The conversation around the box office performance of every new blockbuster that hits the theaters is unavoidable. How much money a movie makes is often perceived as equally important to its artistic merit. After all, big-budget film studios and producers invest millions of dollars into each project in hopes of making a sizeable return on their investments. However, are the box office numbers the sole determinants of a movie's success? Certainly, there are executives out there who believe so, but Diesel seems to disagree with this notion.

Vin Diesel no longer buys into the box office pressure

As someone who's starred both in movies that sold out theaters and box office flops, Vin Diesel's opinion on the importance of box office performance comes from a place of experience. In a 2020 interview given while promoting "Bloodshot," the action movie star was asked about how he copes when a project doesn't pan out exactly how he hoped it would, such as with 2015's "The Last Witch Hunter," a film that financially flopped and was not appreciated by critics, either. 

"I came to the realization that ... so often we're so consumed or we buy into kind of the studio objective of 'box office, box office, box office,'" Diesel said. "And when a 'Last Witch Hunter' comes out and it doesn't destroy the box office ... under the old thinking, [you] would go 'well maybe I should focus on something else.' But nowadays, what's fascinating is that movies find you somehow ... The more experienced I get the more I am appreciating just fact that my work somehow finds you and that you get to experience it at your own time, at your own pace."

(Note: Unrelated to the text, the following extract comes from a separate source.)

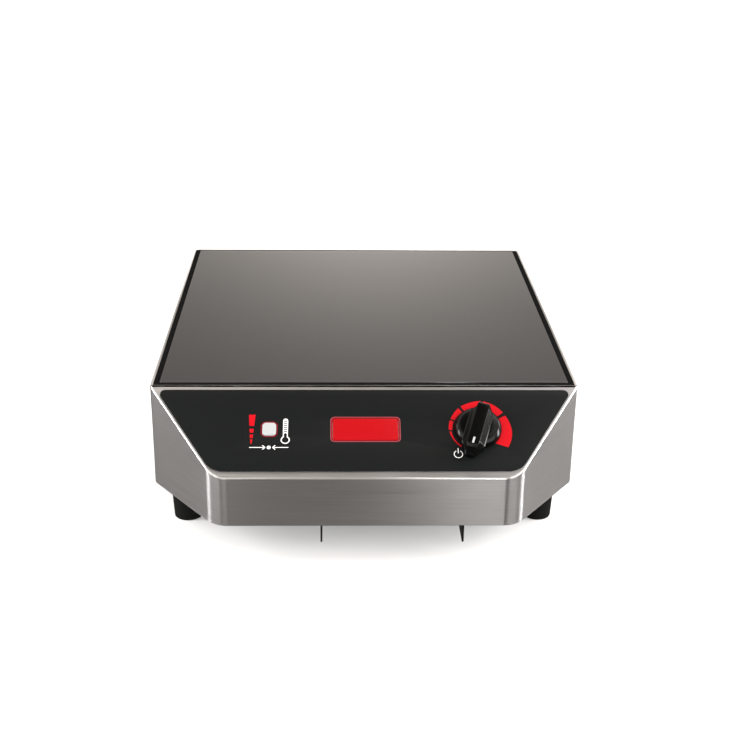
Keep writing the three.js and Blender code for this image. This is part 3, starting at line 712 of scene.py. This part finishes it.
def make_icons():
    """The power bars, the thermometer and the pair of arrows round the mode button."""
    bars_x = -92.7
    # Top and bottom of each bar, down the fascia, and its width at each, in millimetres.
    bars = [
        (29.7, 40.6, 5.3, 3.9),
        (43.5, 47.2, 3.3, 3.0),
        (49.1, 52.5, 2.6, 2.3),
        (53.8, 57.9, 1.7, 0.8),
    ]
    for i, bar in enumerate(bars):
        printed(f"power_bar_{i + 1}", trapezoid(bars_x, *bar), "ink_red")

    x, stem_top, column_top, bulb_down = -65.2, 33.5, 47.6, 54.3
    outer = thermometer(x, stem_top, bulb_down, 2.0, 3.7)
    column = thermometer(x, column_top, bulb_down, 1.25, 2.85)
    tick = [(1.4, 0.5), (-1.4, 0.5), (-1.4, -0.5), (1.4, -0.5)]
    first_tick, tick_pitch = 36.6, 1.9
    ticks_y = [-(first_tick + tick_pitch * i) for i in range(6)]
    slots = [[Vector((x + px, y + py)) * MM for px, py in tick] for y in ticks_y]
    printed("thermometer", outer, "ink_white", [column, *slots])

    down, middle = 61.5, -78.3
    printed("arrow_dot", circle(1.6 * MM, (middle * MM, -down * MM), 24), "ink_white")
    half = 0.3  # of the arrows' shafts
    for side, name in ((-1, "arrow_left"), (1, "arrow_right")):
        shape = [(15.8, half), (3.8, half), (5.4, 1.7), (4.8, 2.2), (2.7, 0)]
        shape += [(px, -py) for px, py in shape[-2::-1]]
        points = [Vector((middle + side * px, -down + py)) * MM for px, py in shape]
        printed(name, points if side < 0 else points[::-1], "ink_white")


def thermometer(x, stem_top, bulb_down, half, radius):
    """A thermometer's outline: a round-topped stem on a round bulb."""
    top_centre = Vector((x, -(stem_top + half)))
    centre = Vector((x, -bulb_down))
    angles = [math.pi * i / 10 for i in range(11)]
    points = [top_centre + half * Vector((math.cos(a), math.sin(a))) for a in angles]
    join = math.asin(half / radius)
    start = math.pi / 2 + join
    sweep = TURN - 2 * join
    for i in range(33):
        angle = start + sweep * i / 32
        points.append(centre + radius * Vector((math.cos(angle), math.sin(angle))))
    return [p * MM for p in points]


def clock(angle, radius, centre):
    """A point at a clock angle in degrees, clockwise from 12, round a centre on the fascia."""
    a = math.radians(angle)
    return Vector((centre[0] + radius * math.sin(a), centre[1] + radius * math.cos(a)))


def make_dial():
    """Red segments that widen clockwise round the knob, and the standby symbol at their start."""
    centre = KNOB_LOCAL.xy
    # First and last clock angle, inner radius, outer radius at each end, lean of the last edge.
    segments = [
        (216, 264, 21.9, 22.6, 23.6, 0),
        (268, 291, 21.0, 23.9, 24.2, 0),
        (295, 324, 20.6, 24.2, 25.6, 0),
        (330, 368, 20.2, 26.0, 28.3, 0),
        (372, 413, 19.8, 28.1, 27.0, 0),
        (420, 496, 19.3, 26.8, 29.4, 9),
    ]
    for i, (first, last, inner_radius, radius, last_radius, lean) in enumerate(segments):
        steps = round((last - first) / 3)
        inner, outer = [], []
        for k in range(steps + 1):
            t = k / steps
            angle = first + (last - first) * t
            inner.append(clock(angle, inner_radius * MM, centre))
            reach = radius + (last_radius - radius) * t**1.6
            outer.append(clock(angle - lean * t, reach * MM, centre))
        printed(f"dial_segment_{i + 1}", inner + outer[::-1], "ink_red")

    symbol = Vector((74.6, -68.0)) * MM
    angles = [27 + 306 * k / 40 for k in range(41)]
    outer = [clock(a, 3.7 * MM, symbol) for a in angles]
    inner = [clock(a, 3.1 * MM, symbol) for a in reversed(angles)]
    printed("standby_ring", (outer + inner)[::-1], "ink_white")
    bar = [Vector(p) * MM + symbol for p in ((0.35, 5.7), (-0.35, 5.7), (-0.35, 0.8), (0.35, 0.8))]
    printed("standby_bar", bar, "ink_white")


# ---- Knob ----

def knob_place():
    """The knob's own frame: Z out of the fascia, and the nose towards -Y."""
    turn = Matrix.Rotation(KNOB_REST, 4, "Z")
    return FASCIA @ Matrix.Translation((KNOB_LOCAL.x, KNOB_LOCAL.y, OVERLAY_TOP + 0.5 * MM)) @ turn


def grip_bar():
    """The bar across the knob, with a step low on its flanks."""
    top = KNOB_HEIGHT / MM
    # Distance along the bar, half width below and above the step, and height.
    sections = [
        (-29.4, 3.0, 2.4, 4.0),
        (-28.0, 4.2, 3.4, 8.6),
        (-26.0, 5.4, 4.1, 12.0),
        (-23.4, 7.0, 4.6, top),
        (-20.0, 9.8, 4.8, top),
        (-10.0, 9.8, 4.8, top),
        (12.5, 9.6, 4.8, top),
        (16.4, 6.0, 4.8, top),
        (18.0, 5.4, 4.6, 12.4),
        (18.8, 4.8, 4.0, 6.0),
    ]
    bm = bmesh.new()
    rings = []
    for along, below, above, height in sections:
        step = above + 0.84 * (below - above)
        low = min(7.9, 0.7 * height)
        side = [(below, 0.4), (below, low - 0.5), (step, low), (above, height)]
        ring = side + [(-x, z) for x, z in reversed(side)]
        rings.append([bm.verts.new(Vector((x, along, z)) * MM) for x, z in ring])
    for a, b in zip(rings, rings[1:]):
        for i in range(8):
            j = (i + 1) % 8
            bm.faces.new((a[i], a[j], b[j], b[i]))
    bm.faces.new(rings[0][::-1])
    bm.faces.new(rings[-1])
    bmesh.ops.recalc_face_normals(bm, faces=bm.faces)
    edges = [e for e in bm.edges if e.calc_face_angle(0) > math.radians(14)]
    bmesh.ops.bevel(
        bm, geom=edges, offset=1 * MM, segments=4, profile=0.5, affect="EDGES", clamp_overlap=True,
    )
    return temporary(bm)


def knob_base(count=120):
    """The round foot of the knob, drawn out into a nose towards -Y that fades with height."""
    base_radius, nose_reach, nose_half_angle = 19.3, 10.3, 0.25
    # Share of the base radius, share of the nose, and height.
    levels = [
        (0.985, 1.0, 0.0), (0.997, 1.0, 0.3), (1.0, 1.0, 0.8), (0.997, 0.96, 2.0), (0.98, 0.85, 3.2),
        (0.955, 0.6, 4.1), (0.92, 0.3, 4.9), (0.88, 0.1, 5.6), (0.83, 0, 6.2), (0.76, 0, 6.7),
        (0.60, 0, 7.1), (0.35, 0, 7.35),
    ]
    bm = bmesh.new()
    rings = []
    for round_part, nose_part, height in levels:
        ring = []
        for i in range(count):
            angle = TURN * i / count
            off_nose = min(angle, TURN - angle)
            nose = nose_reach * math.exp(-((off_nose / nose_half_angle) ** 3)) * nose_part
            radius = base_radius * round_part + nose
            spot = Vector((-radius * math.sin(angle), -radius * math.cos(angle), height))
            ring.append(bm.verts.new(spot * MM))
        rings.append(ring)
    for low, high in zip(rings, rings[1:]):
        for i in range(count):
            j = (i + 1) % count
            bm.faces.new((low[i], low[j], high[j], high[i]))
    top = bm.verts.new(Vector((0, 0, 7.45)) * MM)
    for i in range(count):
        bm.faces.new((rings[-1][i], rings[-1][(i + 1) % count], top))
    bm.faces.new(rings[0])
    bmesh.ops.recalc_face_normals(bm, faces=bm.faces)
    return temporary(bm)


def make_knob():
    body = combine(knob_base(), [grip_bar()], "UNION")
    well = prism(circle(10.5 * MM, count=40), -1 * MM, 4.5 * MM)
    low, high = KNOB_HEIGHT - 0.4 * MM, KNOB_HEIGHT + 2 * MM
    mark_slot = block((-0.95 * MM, -23.2 * MM, low), (0.95 * MM, -17.2 * MM, high))
    combine(body, [well, mark_slot])
    mesh = take_mesh(body, "knob_moulding", sharp=38)
    mesh.transform(knob_place())
    add_piece("knob_moulding", mesh, "knob_black", "knob", "knob_black", ["control_knob"])
    outline = rounded_rectangle(1.7 * MM, 5.8 * MM, 0.3 * MM, (0, -20.2 * MM))
    mark = plate("knob_mark", outline, 0.5 * MM, bevel=0.05 * MM, place=knob_place(), base=low)
    add_piece("knob_mark", mark, "button_white", "knob", "button_white", ["knob_pointer"])


# ---- Feet and underside ----

def make_feet():
    for i in range(1, 5):
        low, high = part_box(f"foot_{i}")
        place = Matrix.Translation(((low.x + high.x) / 2, (low.y + high.y) / 2, 0))
        top = high.z / MM
        bore, recess, recess_depth = 2.4, 6.5, 7.0
        profile = [(recess, 0.0), *arc_profile((11.2, 1.2), 1.2, -90, 5, 5), (14.2, top - 3)]
        profile += [(15.0, top - 2.4), (15.0, top), (bore, top)]
        profile += [(bore, recess_depth), (recess, recess_depth), (recess, 0.0)]
        mesh = lathe(f"rubber_foot_{i}", [(r * MM, z * MM) for r, z in profile], 56, place)
        add_piece(f"rubber_foot_{i}", mesh, "foot_rubber", slot="foot_rubber", replaces=[f"foot_{i}"])


# ---- Rear face ----

def facing_back(x, y, z):
    """A frame whose Z points out of the hob's rear face."""
    return Matrix.Translation((x, y, z)) @ Matrix.Rotation(-math.pi / 2, 4, "X")


def as_solid(mesh):
    """Lends a finished mesh to the cutting steps as a temporary solid."""
    made = bpy.data.objects.new("temporary", mesh)
    bpy.context.scene.collection.objects.link(made)
    return made


def make_rear():
    low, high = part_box("rear_panel")
    middle = (low.z + high.z) / 2
    outline = rounded_rectangle(high.x - low.x, high.z - low.z, 3 * MM)
    slot_y = middle - (BODY_Z + 46 * MM)
    slots = [
        rounded_rectangle(4 * MM, 36 * MM, 1.95 * MM, ((62 - 9 * i) * -MM, slot_y), math.radians(22))
        for i in range(22)
    ]
    entry = Vector((GLAND_X, middle - (BODY_Z + GLAND_UP)))
    screws = [Vector((side * REAR_SCREW_X, middle - (BODY_Z + REAR_SCREW_UP))) for side in (-1, 1)]
    holes = [*slots, circle(8.3 * MM, entry), *[circle(1.8 * MM, p, 20) for p in screws]]
    place = facing_back(0, low.y, middle)
    panel = plate("rear_plate", outline, high.y - low.y, holes, place=place)
    add_piece("rear_plate", panel, "housing_steel", slot="housing_steel", replaces=["rear_panel"])

    head = [
        (1.4, -8), (1.4, -0.01), (3.2, 0), (3.2, 0.6), (3.0, 1.2), (2.4, 1.75), (1.5, 2.1), (0, 2.2),
    ]
    for side, name in ((-1, "left"), (1, "right")):
        screw = as_solid(lathe("temporary", [(0, -8 * MM), *[(r * MM, z * MM) for r, z in head]], 40))
        arms = ((0.35, 1.6), (1.6, 0.35))
        cross = [block((-a * MM, -b * MM, 1.0 * MM), (a * MM, b * MM, 4 * MM)) for a, b in arms]
        mesh = take_mesh(combine(screw, cross), f"rear_screw_{name}_head")
        mesh.transform(facing_back(side * REAR_SCREW_X, high.y + GAP, BODY_Z + REAR_SCREW_UP))
        node = f"rear_screw_{name}"
        add_piece(f"rear_pan_screw_{name}", mesh, "zinc_steel", slot="zinc_steel", replaces=[node])
    make_gland(high.y)


def make_gland(panel_back):
    """A hexagon collar, a ribbed dome nut and an open bore for the cord."""
    half_flats = 11
    corner = half_flats / math.cos(math.pi / 6)
    hexagon = rounded(circle(corner * MM, count=6), [1.2 * MM] * 6, math.radians(15))
    body = prism(hexagon, 0, 5 * MM)
    dome = [(0, 4), (9.6, 4), (9.6, 9), (9.4, 10.4), (8.9, 11.8), (8.2, 13), (7.5, 14), (0, 14)]
    thread = [(0, -9.7), (7.4, -9.7), (8, -9.1), (8, 0.3), (0, 0.3)]
    profiles = [[(r * MM, z * MM) for r, z in profile] for profile in (dome, thread)]
    combine(body, [as_solid(lathe("temporary", profile, 48)) for profile in profiles], "UNION")
    low, high = (9.0 * MM, -0.5 * MM, 5.6 * MM), (11 * MM, 0.5 * MM, 10 * MM)
    grooves = [block(low, high, Matrix.Rotation(TURN * i / 16, 4, "Z")) for i in range(16)]
    combine(body, [prism(circle(4.5 * MM), -12 * MM, 16 * MM), *grooves])
    mesh = take_mesh(body, "gland_body", sharp=28)
    mesh.transform(facing_back(GLAND_X, panel_back, BODY_Z + GLAND_UP))
    add_piece("gland_body", mesh, "plastic_black", slot="plastic_black", replaces=["cable_gland"])


# ---- Air filter ----

def make_filter():
    """A moulded frame with rounded corners and a finger pull, round an expanded-metal sheet."""
    low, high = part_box("filter_frame")
    mesh_low, mesh_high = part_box("filter_mesh")
    pull_depth = 2.9 * MM
    front = low.y + pull_depth
    middle = Vector(((low.x + high.x) / 2, (front + high.y) / 2))
    outline = rounded_rectangle(high.x - low.x, high.y - front, 3 * MM, middle)
    opening = rounded_rectangle(
        mesh_high.x - mesh_low.x + 2 * GAP, mesh_high.y - mesh_low.y + 2 * GAP, 0.6 * MM, middle,
    )
    ring = plate("temporary", outline, high.z - low.z, [opening], bevel=0.5 * MM, base=low.z)
    pull_half = 15 * MM
    pull = block(
        (middle.x - pull_half, low.y, low.z + 2 * MM),
        (middle.x + pull_half, front + 1 * MM, low.z + 8 * MM),
    )
    frame_solid = combine(as_solid(ring), [pull], "UNION")
    shell = take_mesh(frame_solid, "filter_surround")
    add_piece("filter_surround", shell, "plastic_grey", "filter", "plastic_grey", ["filter_frame"])

    size = mesh_high - mesh_low
    columns, rows = 11, 13
    pitch_x, pitch_y = (size.x - 5 * MM) / columns, (size.y - 5 * MM) / rows
    holes = []
    for row in range(2 * rows - 1):
        shifted = row % 2
        for column in range(columns - shifted):
            x = middle.x + (column - (columns - 1 - shifted) / 2) * pitch_x
            y = middle.y + (row - rows + 1) * pitch_y / 2
            a, b = 0.38 * pitch_x, 0.38 * pitch_y
            holes.append([Vector(p) for p in ((x + a, y), (x, y + b), (x - a, y), (x, y - b))])
    outline = rounded_rectangle(size.x, size.y, 0.5 * MM, middle)
    sheet = plate("filter_sheet", outline, size.z, holes, base=mesh_low.z)
    add_piece("filter_sheet", sheet, "aluminium_bare", "filter", "aluminium_bare", ["filter_mesh"])


# ---- Carried-over CAD nodes ----

def dress_frame():
    """Every CAD node that stays in view gets its slot's finish."""
    for row in frame["record"]["subparts"]:
        node = frame["nodes"][row["node"]]
        node.data.materials.clear()
        node.data.materials.append(FINISHES[row["material_slot"]])


make_camera()
make_finishes()
make_stage()
dress_frame()
make_housing()
make_glass()
make_overlay()
make_display()
make_button()
make_icons()
make_dial()
make_knob()
make_feet()
make_rear()
make_filter()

In the context of "The Last Witch Hunter," he said that even years after its release, people come up to him praising the movie and hoping for a sequel, which he claimed Lionsgate was pursuing at the time. He concluded that regardless of box office performance, "I'm solely interested in trying to make masterpieces."

It's difficult to disagree with Diesel on that front. If box office performance was the only factor determining the future of a franchise, then this year we wouldn't be getting the long-awaited sequel to "Hocus Pocus" — a cult classic 1993 film that flopped at the time of its release but has built up a rabid fanbase over the years with new generations.